Pharmaceutical emerging pollutants photodegradation by the action of g-C3N4/BiVO4 heterojunctions

Emerging contaminants are increasingly common in natural resources causing adverse health effects on humans, animals, and the environment. Thus, recently, a significant need for research to develop sustainable purification approaches to remove these pollutants from wastewater plants is required. Heterogenous photocatalysis represents a promising approach to remove traces of these pollutants from wastewater using semiconductor oxides. Some of the most promising materials for this purpose are g-C₃N₄ and BiVO₄, which when combined in a heterojunction favor high efficiencies to remove water trace pollutants, e.g., pharmaceuticals.
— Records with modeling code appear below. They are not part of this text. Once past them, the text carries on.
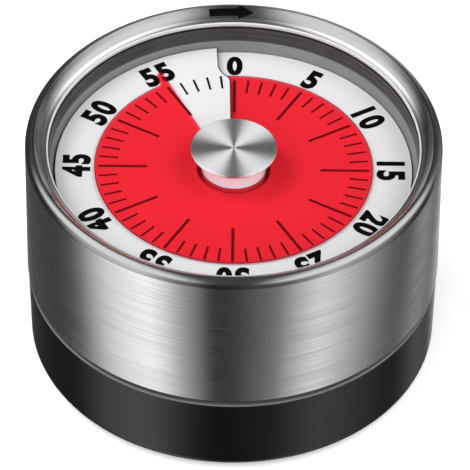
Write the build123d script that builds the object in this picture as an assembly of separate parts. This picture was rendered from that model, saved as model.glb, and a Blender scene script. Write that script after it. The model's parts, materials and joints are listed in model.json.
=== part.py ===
from build123d import *
import os
from math import acos, atan2, cos, degrees, hypot, pi, radians, sin

# A round mechanical 60 minute timer with a steel shell, a dial whose red sector shows the time left,
# a winding knob and a spring-driven movement that rings a bell. Millimetres, +Z up. The origin is in the
# middle of the face that it rests on, and the 0 mark of the dial is towards +Y. Minutes run clockwise
# as seen from above.

# ---- driving dimensions: casing ----
TOTAL_HEIGHT = 50.0
SHELL_RADIUS = 40.0
SHELL_BOTTOM = 18.7
SHELL_WALL = 0.8
RIM_ROUNDING = 1.7
RIM_DIP = 2.1  # how far the rolled rim drops towards its inner edge
RIM_SAG = 0.7  # the share of that drop that is reached half way across the rim
RIM_INNER_RADIUS = 35.6

FOOT_PROUD = 0.5  # how far the rubber foot stands out below the base
BASE_TOP = 17.5
BASE_TOP_RADIUS = 39.85
BASE_BOTTOM_RADIUS = 39.45
BASE_ROUNDING = 1.9
BASE_EDGE_CHAMFER = 0.25
BASE_WALL = 2.2
BASE_FLOOR_TOP = 2.8
SPIGOT_RADIUS = 38.9
SPIGOT_WALL = 2.0
SPIGOT_TOP = 22.0

FOOT_INNER_RADIUS = 24.0
FOOT_OUTER_RADIUS = 29.0
FOOT_HEIGHT = 1.4
FOOT_ROUNDING = 0.3
COVER_RADIUS = 21.0
COVER_THICKNESS = 0.9
MAGNET_RADIUS = 4.0
MAGNET_THICKNESS = 1.2
MAGNET_CIRCLE = 13.0
MAGNET_COUNT = 4

CASE_SCREW_CIRCLE = 34.4
CASE_SCREW_ANGLES = (90, 210, 330)
CASE_THREAD_RADIUS = 1.2
CASE_SCREW_TOP = 30.0
CASE_HEAD_RADIUS = 2.2
CASE_HEAD_HEIGHT = 1.1
CASE_HEAD_BOTTOM = 0.8
COLUMN_RADIUS = 2.7
COLUMN_SINK = 0.5  # how far a column runs down into the base's floor, so that the two are one
BELL_PAD_RADIUS = 4.0
BELL_PAD_HEIGHT = 0.6
COVER_SCREW_RADIUS = 1.0
COVER_SCREW_TOP = 3.0
COVER_HEAD_RADIUS = 2.2
COVER_HEAD_HEIGHT = 0.6
SLOT_WIDTH = 0.5
SLOT_DEPTH = 0.35

# ---- driving dimensions: dial ----
DIAL_RADIUS = 34.3
DIAL_HOLE_RADIUS = 7.1
DIAL_THICKNESS = 0.4
DIAL_TOP = 41.5  # upper face at the 0 mark, at the low side of the slit
DIAL_PITCH = 1.2  # rise of the dial over its one turn of 60 minutes
DIAL_OVERRUN = 2.0  # minutes of dial before the 0 mark, which carry the numeral 0
FULL_TURN_MINUTES = 60.0

# the slit in plan, by the 0 mark: a straight cut from the hub, a bend, and a straight cut to the rim
SLIT_HUB, SLIT_BEND_START = (-0.3, 0.0), (-0.8, 24.2)
SLIT_BEND_MIDDLE, SLIT_BEND_END, SLIT_RIM = (-2.0, 26.4), (-3.2, 29.6), (-3.6, 37.0)
LOW_END_X = -12.0  # how far the cuts that trim the dial's low and high ends reach sideways
HIGH_END_X = 1.0

DISC_RADIUS = 26.8
DISC_HOLE_RADIUS = 6.3
DISC_THICKNESS = 0.2
DISC_GAP = 0.3  # between the dial and the red disc, above it and below it
REST_MINUTES = 55.0
DISC_SPAN_MINUTES = 59.7
DISC_TRIM_MINUTES = 0.5  # extra sheet beyond the leading edge, which is cut back to its shape
EDGE_CROSSING_RADIUS = 18.8  # where the disc's leading edge crosses the line of the minute that it shows
EDGE_LEAN = 0.079  # how far that edge runs ahead of the line, for each millimetre further out
POINTER_RADIUS = 30.4
POINTER_ROOT_INSET = 2.0
POINTER_BACK_MINUTES = 2.0
LEADING_WASTE_Y = -4.0
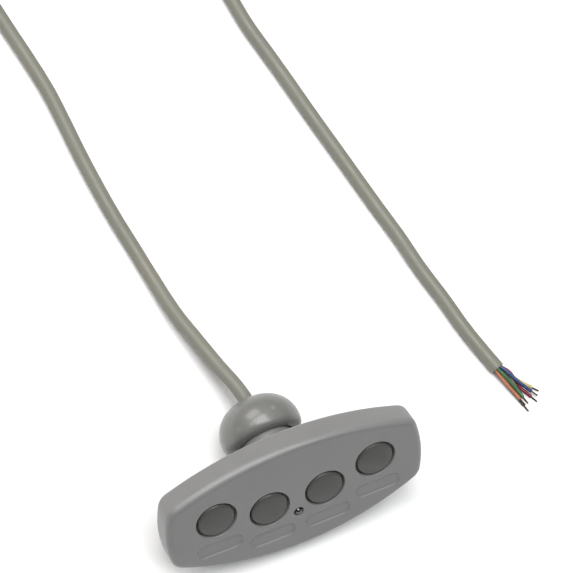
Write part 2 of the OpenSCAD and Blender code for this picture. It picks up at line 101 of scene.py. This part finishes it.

Therefore, this work proposes the optimization of the synthesis of the g-C₃N₄/BiVO₄ heterojunction by microwave-hydrothermal method (MW-H) with an orthogonal L₉ Taguchi design of experiments. During the synthesis, four factors were changed: load of BiVO₄, power, temperature, and time of the MW-H method, to find the optimal conditions to obtain g-C₃N₄/BiVO₄ heterojunctions with outstanding efficiencies to remove trace drugs of acetaminophen and tetracycline, contributing to proposes solutions for water purification. The g-C₃N₄/BiVO₄ heterojunction promoted efficiencies to remove both drugs up to 74 % for acetaminophen and 87 % for tetracycline, confirming mineralization degree of 21 and 35 %, respectively. A mechanism for the decomposition of the organic molecules was proposed through the study of oxidant species.